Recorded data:
****

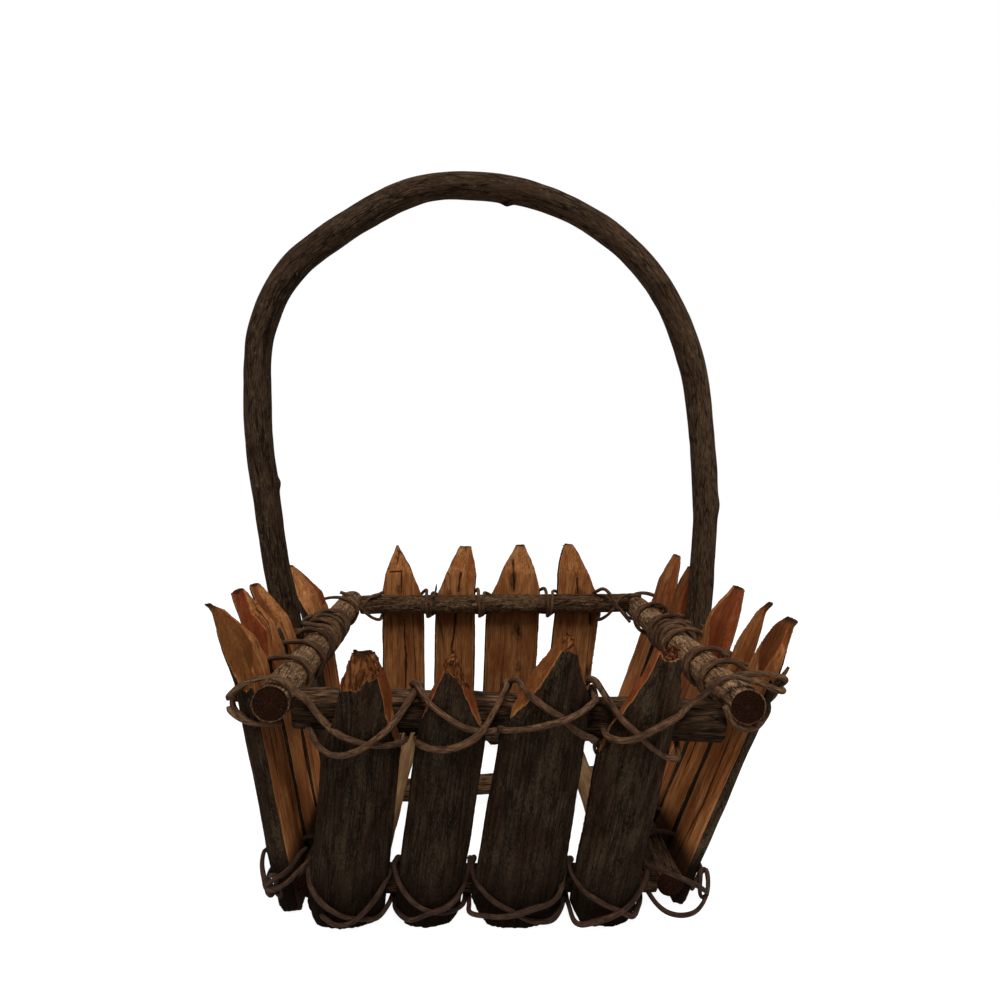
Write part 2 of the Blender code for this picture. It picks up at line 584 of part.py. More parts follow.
def vine_points(row, level, hand, diameter):
    """A strand's route. Hand 1 crosses each picket downward, hand -1 upward and one vine further out."""
    branch = row.rim if level == "rim" else row.base
    gap = {"rim": SIDE_RIM_GAP, "base": SIDE_BASE_GAP}[level]
    layer = 0 if hand == 1 else diameter + 3 * CLEARANCE
    turn_radius = (branch.radius + diameter / 2 + CLEARANCE) * TURN_SHARE + layer

    def on_rail(index, degrees):
        angle = math.radians(degrees)
        rough = wrap_place(row, index, gap, branch.start.z)
        centre = rail_centre(branch, row.along, row.outward, rough)
        height = centre.y + turn_radius * math.sin(angle)
        place = wrap_place(row, index, gap, height)
        return (row.along * place + row.outward * (centre.x + turn_radius * math.cos(angle))
                + Vector((0, 0, height)))

    def off_rail(index, share):
        rough = wrap_place(row, index, gap, branch.start.z)
        centre = rail_centre(branch, row.along, row.outward, rough)
        height = centre.y + turn_radius * share
        place = wrap_place(row, index, gap, height)
        point, normal = outer_tangent(row, place, place)
        depth = PICKET_EDGE_THICKNESS + diameter
        outward = point.x - (height - point.y) * normal.y / normal.x + depth / normal.x
        return row.along * place + row.outward * outward + Vector((0, 0, height))

    def on_face(item, side, share):
        place = item.rim_place if level == "rim" else item.base_place
        width = item.rim_width if level == "rim" else item.base_width
        frame = stave_frame(row, item.rim_place, item.base_place)
        centre = rail_centre(branch, row.along, row.outward, place)
        w = item.thickness + diameter / 2 + CLEARANCE + item.reach + layer
        v = (centre.y + turn_radius * share - frame.translation.z - w * frame.col[2].z) / frame.col[1].z
        return frame @ Vector((side * item.face_share * width, v, w))

    heights = RIM_CROSSING_SHARES if level == "rim" else BASE_CROSSING_SHARES
    turn = TURN_DEGREES
    first_hook, last_hook = FIRST_HOOK_DEGREES, LAST_HOOK_DEGREES
    if hand == -1:
        heights = tuple(reversed(heights))
        turn = tuple(reversed(turn))
        first_hook, last_hook = tuple(reversed(last_hook)), tuple(reversed(first_hook))
    # At the base's front left corner the left row's strands take the room round the rail
    if (level, row.name) == ("base", "front"):
        first_hook = ()
    points = [on_rail(0, degrees) for degrees in first_hook]
    last = len(row.items) - 1
    for index, item in enumerate(row.items):
        points.append(off_rail(index, heights[0]))
        points.append(on_face(item, -1, heights[1]))
        points.append(on_face(item, 1, heights[2]))
        points.append(off_rail(index + 1, heights[3]))
        points.extend(on_rail(index + 1, degrees) for degrees in (last_hook if index == last else turn))
    return points


def least_gap(points, diameter):
    """Least gap between stretches of one strand that lie at least six diameters apart along it."""
    dense = smooth_path(points, 4)
    runs = [0]
    for before, after in zip(dense, dense[1:]):
        runs.append(runs[-1] + (after - before).length)
    best = math.inf
    for first, start in enumerate(dense):
        for second in range(first + 1, len(dense)):
            if runs[second] - runs[first] > 6 * diameter:
                best = min(best, (start - dense[second]).length)
    return best - diameter


def add_vines():
    for level, diameter in (("rim", RIM_VINE_DIAMETER), ("base", BASE_VINE_DIAMETER)):
        for row in ROWS.values():
            for hand, letter in ((1, "a"), (-1, "b")):
                name = f"{level}_{row.name}_vine_{letter}"
                points = vine_points(row, level, hand, diameter)
                add_tube(name, points, diameter, VINE_BEVEL_RESOLUTION, MATERIALS["vine"])
                length = sum((b - a).length for a, b in zip(points, points[1:]))
                gap = least_gap(points, diameter) * 1000
                print(f"{name}: {length:.3f} m long, least gap to itself {gap:.2f} mm")


def centre_on_floor():
    """Move the whole basket so that its origin is under the middle of its bounding box."""
    bpy.context.view_layer.update()
    graph = bpy.context.evaluated_depsgraph_get()
    points = []
    for piece in BASKET.children:
        evaluated = piece.evaluated_get(graph)
        points.extend(piece.matrix_world @ vertex.co for vertex in evaluated.to_mesh().vertices)
        evaluated.to_mesh_clear()
    middle_x = (min(p.x for p in points) + max(p.x for p in points)) / 2
    middle_y = (min(p.y for p in points) + max(p.y for p in points)) / 2
    BASKET.location = (-middle_x, -middle_y, 0)
    bpy.context.view_layer.update()
    print(f"basket moved by {-middle_x:.4f}, {-middle_y:.4f} m to stand on its origin")


clear_scene()
BASKET = bpy.data.objects.new("basket", None)
bpy.context.scene.collection.objects.link(BASKET)
MATERIALS = make_materials()
RAILS, ROWS = lay_out_rows()
for rail_name, rail_branch in RAILS.items():
    add_rail(rail_name, rail_branch)
for picket_row in ROWS.values():
    for picket_item in picket_row.items:
        if picket_item.name.endswith("_leg"):
            continue
        add_picket(picket_item, picket_row)
for slat_index, slat_shares in enumerate(SLAT_PLACE_SHARES):
    add_slat(f"floor_slat_{slat_index + 1}", slat_shares)
add_tube("handle", smooth_path(handle_points(), HANDLE_STEPS_PER_BEND), HANDLE_DIAMETER,
         HANDLE_BEVEL_RESOLUTION, MATERIALS["rail_bark"])
add_vines()
centre_on_floor()
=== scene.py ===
# %% [markdown]
# # A foraging basket of split branches
# Seventeen split branches stand round two frames of round branches, and thin vines lash them on. A single
# bent branch is the handle. Every piece is real wood, so the lesson is about giving simple solids the torn
# tips, furrows, knots and fibres that wood has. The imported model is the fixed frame: each new piece takes
# its place from the node that it stands for.

# %% Load the frame
import math
import random

import bmesh
import bpy
import numpy as np
from mathutils import Matrix, Vector, noise
from mathutils.bvhtree import BVHTree


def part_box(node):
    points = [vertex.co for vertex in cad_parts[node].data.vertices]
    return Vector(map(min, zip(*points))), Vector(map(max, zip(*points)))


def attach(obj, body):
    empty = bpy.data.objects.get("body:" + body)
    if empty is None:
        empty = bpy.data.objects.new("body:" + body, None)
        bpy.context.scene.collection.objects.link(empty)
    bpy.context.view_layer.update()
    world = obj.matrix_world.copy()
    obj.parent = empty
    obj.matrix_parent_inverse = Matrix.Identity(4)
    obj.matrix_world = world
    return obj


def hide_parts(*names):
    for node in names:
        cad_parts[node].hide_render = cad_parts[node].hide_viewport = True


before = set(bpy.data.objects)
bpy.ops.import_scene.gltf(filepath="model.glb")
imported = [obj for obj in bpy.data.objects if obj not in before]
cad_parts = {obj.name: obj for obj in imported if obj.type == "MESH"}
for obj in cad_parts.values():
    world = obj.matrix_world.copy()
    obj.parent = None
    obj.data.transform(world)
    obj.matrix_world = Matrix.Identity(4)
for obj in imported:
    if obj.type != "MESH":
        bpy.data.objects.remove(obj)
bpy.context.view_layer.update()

# %% [markdown]
# ## Camera
# The photograph looks from the front, a little above the rim and slightly to the right. Its place and lens
# were solved from the perspective of the frames' rails. The whole camera also rolls a little, so its three
# axes are written as the columns of its matrix.

# %% Camera
# The place is in metres, the lens and the sensor are in millimetres
CAMERA_PLACE = Vector((-0.0195, -0.4255, 0.2240))
CAMERA_LENS, CAMERA_SENSOR = 24.84, 36.0
CAMERA_NEAR = 0.01
CAMERA_YAW, CAMERA_PITCH, CAMERA_ROLL = (math.radians(angle) for angle in (2.67, 3.55, 1.35))


def camera_matrix():
    forward = Vector((math.sin(CAMERA_YAW) * math.cos(CAMERA_PITCH),
                      math.cos(CAMERA_YAW) * math.cos(CAMERA_PITCH), -math.sin(CAMERA_PITCH)))
    level = forward.cross(Vector((0, 0, 1))).normalized()
    rise = level.cross(forward)
    right = level * math.cos(CAMERA_ROLL) + rise * math.sin(CAMERA_ROLL)
    up = rise * math.cos(CAMERA_ROLL) - level * math.sin(CAMERA_ROLL)
    return Matrix.Translation(CAMERA_PLACE) @ Matrix((right, up, -forward)).transposed().to_4x4()


bpy.ops.object.camera_add()
camera = bpy.context.object
camera.data.lens = CAMERA_LENS
camera.data.sensor_width = CAMERA_SENSOR
camera.data.clip_start = CAMERA_NEAR
camera.matrix_world = camera_matrix()
bpy.context.scene.camera = camera
print("camera at", [round(v, 3) for v in camera.location])

# %% [markdown]
# ## Light and floor
# A big soft lamp above and in front gives the shape, a weak one fills the left, and a pale world
# lights the rest. The white background comes from what camera rays see, so it adds no light.

# %% World and lamps
WORLD_STRENGTH = 0.27
# Name, place, the point that it faces, size in metres and power in watts
LAMPS = (
    ("key_lamp", (0.15, -0.75, 1.6), (0, 0, 0.12), 0.7, 26),
    ("fill_lamp", (-1.2, -0.9, 0.8), (0, 0, 0.15), 0.9, 4),
)
scene = bpy.context.scene
scene.view_settings.view_transform = "Standard"
world = bpy.data.worlds.new("studio")
scene.world = world
world.use_nodes = True


def add_node(tree, kind, settings=None, **inputs):
    """A shader node; an input is given by name, or as _0, _1 by its place, with a value or a socket."""
    made = tree.nodes.new(kind)
    for key, value in (settings or {}).items():
        setattr(made, key, value)
    for key, value in inputs.items():
        socket = made.inputs[int(key[1:])] if key[0] == "_" else made.inputs[key.replace("_", " ")]
        if isinstance(value, bpy.types.NodeSocket):
            tree.links.new(value, socket)
        else:
            socket.default_value = value
    return made


def calculate(tree, operation, *values):
    return add_node(tree, "ShaderNodeMath", {"operation": operation},
                    **{f"_{index}": value for index, value in enumerate(values)}).outputs[0]


def seen_directly(tree):
    """1 for camera and glossy rays, and 0 for all others."""
    rays = add_node(tree, "ShaderNodeLightPath").outputs
    return calculate(tree, "MAXIMUM", rays["Is Camera Ray"], rays["Is Glossy Ray"])


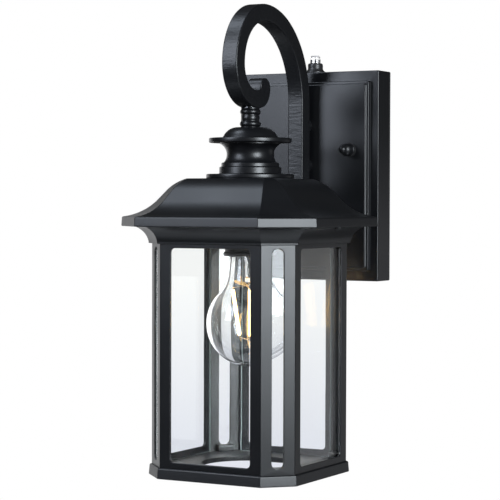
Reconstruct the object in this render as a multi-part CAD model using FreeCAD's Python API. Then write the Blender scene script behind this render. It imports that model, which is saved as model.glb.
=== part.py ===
import FreeCAD, Part
import math
import os
from FreeCAD import Vector

# Outdoor wall lantern: a glazed cage with chamfered corners hung from a scroll arm on a wall plate.
# The origin is the centre of the plate's wall face. +Z is up, and the lantern hangs out towards -Y.

# ---- driving dimensions, in millimetres and degrees ----

# plan of the lantern: every level is one chamfered square, whose corner faces stand this much further out
corner_gain = 11.2
eaves_half = 76.0
eaves_overhang = 20.0        # cage's face out to the eaves
eaves_gap = 7.0              # eaves to the wall plate's panel
lantern_drop = 208.1         # plate centre down to the base's underside

# base casting
base_ledge = 2.0             # how far the base stands out from the cage
base_height = 7.5
base_rim = 3.0
base_floor = 3.5
relamp_radius = 33.0         # opening that the bulb is changed through
edge_round = 0.5

# cage of window frames and slotted corner posts
cage_height = 153.0
cage_wall = 2.0
stile_width = 8.1
sill_height = 4.5
head_height = 2.8
window_corner = 3.0
slot_width = 8.2
slot_foot = 4.1
slot_head = 2.4
lug_depth = 6.0
lug_width = 12.0
lug_foot_height = 4.7
lug_head_height = 2.9

# glazing
glass_thickness = 2.4
glass_cover = 5.0            # how far a pane laps behind each stile
glass_top_gap = 0.7

# cove moulding under the eaves, with the flange that carries the roof
cove_ledge = 2.3             # how far the cove's foot stands out from the cage
cove_foot = 1.2
cove_radius = 13.7
cove_drop = 2.7              # the cove's centre below the top of its foot
cove_rise = 10.8
cove_wall = 2.4
flange_thickness = 1.8
flange_gap = 0.2
ring_lip = 2.4               # thickness of the lip that closes the cage
lip_inset = 8.0              # cage's face in to the lip's opening

# roof
eaves_band = 6.6
eaves_lip = 0.3              # how far the band hangs below the flange
roof_rise = 26.4
roof_wall = 2.2
flare_radius = 36.8
flare_reach = 3.6            # the flare's centre outside the eaves
shoulder_radius = 29.2
shoulder_cut = 1.3           # height that the flat top takes off the shoulder
slope_angle = 48.3

# turned cap and neck spool on the lantern's axis
cap_foot_radius = 30.65
cap_foot_height = 3.2
cap_edge = 0.6               # rounding of the cap's foot and rim
cap_ring_radius = 21.6
cap_ring_foot = 0.5
cap_ring_height = 4.6
cap_ring_round = 1.2
cap_neck_radius = 18.6
cap_neck_foot = 2.2          # height of the slope between the ring and the neck
cap_neck_top = 2.9
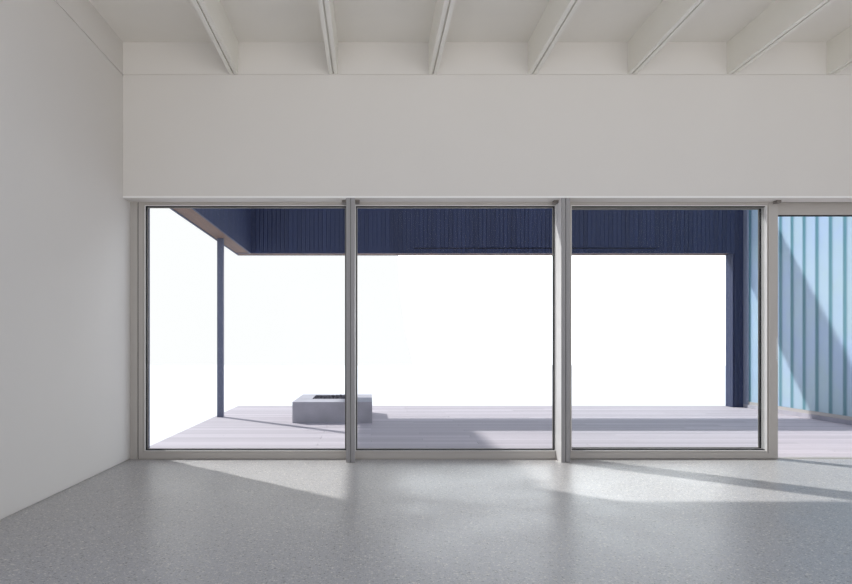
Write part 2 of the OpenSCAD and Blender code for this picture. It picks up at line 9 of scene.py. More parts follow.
import bpy
import numpy as np
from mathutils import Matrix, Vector


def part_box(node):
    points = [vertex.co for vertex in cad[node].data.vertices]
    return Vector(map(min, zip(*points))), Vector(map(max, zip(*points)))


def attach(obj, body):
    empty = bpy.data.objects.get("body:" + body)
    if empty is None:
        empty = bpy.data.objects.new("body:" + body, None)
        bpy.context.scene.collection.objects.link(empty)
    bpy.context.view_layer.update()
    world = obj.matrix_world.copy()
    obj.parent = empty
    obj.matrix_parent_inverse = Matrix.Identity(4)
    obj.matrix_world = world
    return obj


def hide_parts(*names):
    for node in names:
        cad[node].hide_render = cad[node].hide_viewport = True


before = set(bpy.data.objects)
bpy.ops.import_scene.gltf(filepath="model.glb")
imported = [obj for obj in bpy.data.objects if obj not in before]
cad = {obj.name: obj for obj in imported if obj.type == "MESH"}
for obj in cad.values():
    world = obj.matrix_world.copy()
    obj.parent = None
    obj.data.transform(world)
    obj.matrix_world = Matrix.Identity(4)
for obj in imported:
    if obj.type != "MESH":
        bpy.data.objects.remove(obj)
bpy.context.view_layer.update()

# %% [markdown]
# ## The camera
# The camera stands in the room and looks straight out. Its back is parallel to the glazing, so the
# joists, beams and deck share one vanishing point. That point lies left of and below the middle of
# the picture. A lens shift moves it there without tilting the camera, which keeps every upright
# vertical. The lens follows from the focal length counted in pixels.

# %% Camera
IMAGE_SIZE = (852, 584)
VANISHING_POINT = (370, 346)
FOCAL_PIXELS = 705
SENSOR_MM = 36
EYE = (-1.99, -6.39, 1.257)

camera_data = bpy.data.cameras.new("camera")
camera_data.sensor_width = SENSOR_MM
camera_data.lens = FOCAL_PIXELS / IMAGE_SIZE[0] * SENSOR_MM
camera_data.shift_x = (IMAGE_SIZE[0] / 2 - VANISHING_POINT[0]) / IMAGE_SIZE[0]
camera_data.shift_y = (VANISHING_POINT[1] - IMAGE_SIZE[1] / 2) / IMAGE_SIZE[0]
camera = bpy.data.objects.new("camera", camera_data)
camera.location = EYE
camera.rotation_euler = (math.pi / 2, 0, 0)
bpy.context.scene.collection.objects.link(camera)
bpy.context.scene.camera = camera
print("lens:", round(camera_data.lens, 2), "mm")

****

_What needs to be done_
Reproduce exactly the lines from the line with "for picket_row in" through the line with "points = [vertex.co for vertex in cad_parts[node].data.vertices]", both end lines included, and only those lines.

_Response_
for picket_row in ROWS.values():
    for picket_item in picket_row.items:
        if picket_item.name.endswith("_leg"):
            continue
        add_picket(picket_item, picket_row)
for slat_index, slat_shares in enumerate(SLAT_PLACE_SHARES):
    add_slat(f"floor_slat_{slat_index + 1}", slat_shares)
add_tube("handle", smooth_path(handle_points(), HANDLE_STEPS_PER_BEND), HANDLE_DIAMETER,
         HANDLE_BEVEL_RESOLUTION, MATERIALS["rail_bark"])
add_vines()
centre_on_floor()
=== scene.py ===
# %% [markdown]
# # A foraging basket of split branches
# Seventeen split branches stand round two frames of round branches, and thin vines lash them on. A single
# bent branch is the handle. Every piece is real wood, so the lesson is about giving simple solids the torn
# tips, furrows, knots and fibres that wood has. The imported model is the fixed frame: each new piece takes
# its place from the node that it stands for.

# %% Load the frame
import math
import random

import bmesh
import bpy
import numpy as np
from mathutils import Matrix, Vector, noise
from mathutils.bvhtree import BVHTree


def part_box(node):
    points = [vertex.co for vertex in cad_parts[node].data.vertices]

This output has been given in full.